In Chinese cooking a slurry of corn starch and water is used as a thickener. In American cooking, the flour is most common item used as a thickener. The secret of thick curry gravy in India is ground onions and the dried coriander seed powder. Coriander powder acts like an emulsifier keeping the onion particles suspended in gravy. In tomato based curries, ground tomatoes add to the body. In Korma, ground almonds and cashews make creamy thick sauces. For other creamed sauces, whipping cream, yogurt, and milk of coconut are added. Also see: How to extend curry gravy?


Corn Starch

You can make the slurry (thin paste) of corn starch (1 Tablespoon corn starch to 4 Tablespoon of water) and add to curry after the cooking is near complete. The curry must again come to a full boil to properly thicken. Making slurry prevents formation of lumps.

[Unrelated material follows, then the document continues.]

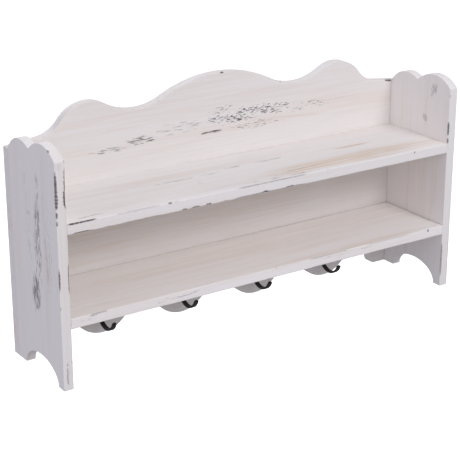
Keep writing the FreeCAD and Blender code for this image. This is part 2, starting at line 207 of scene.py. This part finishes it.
# ---- colours ------------------------------------------------------------------------------------
PAINT = (0.93, 0.895, 0.865, 1)
WOOD = (0.72, 0.565, 0.415, 1)
GROWTH_LINE = (0.55, 0.44, 0.34, 1)
BARE = (0.07, 0.05, 0.045, 1)
STAIN = (0.05, 0.045, 0.055, 1)
HOOK_METAL = (0.012, 0.010, 0.010, 1)
HOOK_RUBBED = (0.055, 0.040, 0.034, 1)
ZINC = (0.52, 0.53, 0.54, 1)
ZINC_DULL = (0.30, 0.30, 0.31, 1)
DOWEL = (0.58, 0.42, 0.26, 1)
DOWEL_DARK = (0.42, 0.27, 0.15, 1)

# ---- studio -------------------------------------------------------------------------------------
ABOVE = (0.51, 0.515, 0.56, 1)  # the studio's light from straight above
BELOW = (0.33, 0.328, 0.365, 1) # and from straight below

# A floor far below the rack: places in metres, and how much it shines by itself.
FLOOR_LEVEL = -0.9
FLOOR_REACH = 30
FLOOR_WHITE = (0.93, 0.93, 0.93, 1)
FLOOR_GLOW = 0.75

# Round soft lights: place and diameter in metres, power in watts, colour.
LIGHTS = {
    "key": ((0.4, -2.4, 1.95), 1.3, 39, (0.94, 0.944, 1.0)),
    "fill": ((-2.7, -0.6, 0.6), 1.6, 14, (0.78, 0.78, 1.0)),
    "rim": ((0.3, 2.6, 1.9), 1.6, 26, (0.94, 0.944, 1.0)),
}
RACK_MIDDLE = Vector((0, 0, 0.17))

# The camera: lens in millimetres for the sensor, place in metres.
SENSOR = 36
LENS = 109.1
CAMERA_PLACE = (-0.9583, -1.4020, 0.7454)
CAMERA_LOOKS_DOWN = math.radians(20.17)
CAMERA_LOOKS_RIGHT = math.radians(33.78)


# ---- shader building ----------------------------------------------------------------------------
COLOUR_A, COLOUR_B, COLOUR_RESULT = 6, 7, 2     # the colour sockets of a mix node
BOARD_SHIFT = (0.37, 0.61, 0.83)                # of the patterns, from one board to the next


class Graph:
    """One material's nodes, with a short way to add each kind that the materials need."""

    def __init__(self, name):
        self.material = bpy.data.materials.new(name)
        self.material.use_nodes = True
        self.tree = self.material.node_tree
        self.shader = self.tree.nodes["Principled BSDF"]

    def put(self, socket, value):
        if isinstance(value, bpy.types.NodeSocket):
            self.tree.links.new(value, socket)
        else:
            socket.default_value = value

    def point(self):
        return self.tree.nodes.new("ShaderNodeTexCoord").outputs["Object"]

    def math(self, operation, a, b=0.0):
        node = self.tree.nodes.new("ShaderNodeMath")
        node.operation = operation
        self.put(node.inputs[0], a)
        self.put(node.inputs[1], b)
        return node.outputs[0]

    def vector(self, operation, a, b):
        node = self.tree.nodes.new("ShaderNodeVectorMath")
        node.operation = operation
        self.put(node.inputs[0], a)
        self.put(node.inputs[1], b)
        return node.outputs["Value" if operation in ("LENGTH", "DOT_PRODUCT") else "Vector"]

    def along_grain(self, point, grain):
        """The point with its first coordinate along the grain."""
        if grain == "X":
            return point
        split = self.tree.nodes.new("ShaderNodeSeparateXYZ")
        join = self.tree.nodes.new("ShaderNodeCombineXYZ")
        self.put(split.inputs[0], point)
        for source, target in (("Z", "X"), ("Y", "Y"), ("X", "Z")):
            self.put(join.inputs[target], split.outputs[source])
        return join.outputs[0]

    def noise(self, point, stretch, detail=2.0, roughness=0.5):
        node = self.tree.nodes.new("ShaderNodeTexNoise")
        self.put(node.inputs["Vector"], self.vector("MULTIPLY", point, stretch))
        node.inputs["Scale"].default_value = 1.0
        node.inputs["Detail"].default_value = detail
        node.inputs["Roughness"].default_value = roughness
        return node.outputs["Fac"]

    def ease(self, value, low, high, to_low=0.0, to_high=1.0):
        """The value's smooth step from low to high, as to_low to to_high."""
        node = self.tree.nodes.new("ShaderNodeMapRange")
        node.interpolation_type = "SMOOTHSTEP"
        for socket, number in zip(node.inputs, (value, low, high, to_low, to_high)):
            self.put(socket, number)
        return node.outputs["Result"]

    def stretched(self, value):
        """Noise, which keeps near its middle, spread over the whole range from 0 to 1."""
        return self.ease(value, 0.33, 0.67)

    def mix(self, factor, a, b):
        node = self.tree.nodes.new("ShaderNodeMix")
        node.data_type = "RGBA"
        self.put(node.inputs[0], factor)
        self.put(node.inputs[COLOUR_A], a)
        self.put(node.inputs[COLOUR_B], b)
        return node.outputs[COLOUR_RESULT]

    def near(self, point, place, half_size):
        """1 around a place, falling smoothly to 0 a little beyond half_size from it."""
        away = self.vector("SUBTRACT", point, [v * MM for v in place])
        share = self.vector("DIVIDE", away, [v * MM for v in half_size])
        return self.ease(self.vector("LENGTH", share, (0, 0, 0)), 0.3, 1.2, 1.0, 0.0)

    def attribute(self, name):
        node = self.tree.nodes.new("ShaderNodeAttribute")
        node.attribute_name = name
        return node.outputs["Fac"]

    def bump(self, height, distance, strength):
        node = self.tree.nodes.new("ShaderNodeBump")
        node.inputs["Distance"].default_value = distance
        node.inputs["Strength"].default_value = strength
        self.put(node.inputs["Height"], height)
        self.put(self.shader.inputs["Normal"], node.outputs["Normal"])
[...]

The citric acids such as lime juice in the gravy will need twice as much corn starch.

Over cooking the gravy will lose the thickness. The slurry should always be added near the end of cooking.

The corn starch does add to after taste, and is not stable for leftovers when re-heated.

1 Tablespoon of corn starch will thicken 1 Cup of curry liquid.


All purpose flour (Maida)

Blend 2 Tablespoons of Maida with 2 Table spoons of cooking fat (Ghee, oil, or butter). Blending will prevent formation of lumps. Heat a pan to low, add the blended Maida. Cook till it starts to turn brown. Add a cup of broth from the curry. Mix well. Return to curry. Bring it to a boil and simmer for 4 to five minutes.

2 Tablespoons of Maida will thicken 1 Cup of curry liquid.



Arrowroot is used in the same fashion as corn starch. It is more stable than corn starch without any after taste. Neutral taste does not hinder with Curry spice aroma. 1 Tablespoon of arrowroot will thicken 1 Cup of curry liquid.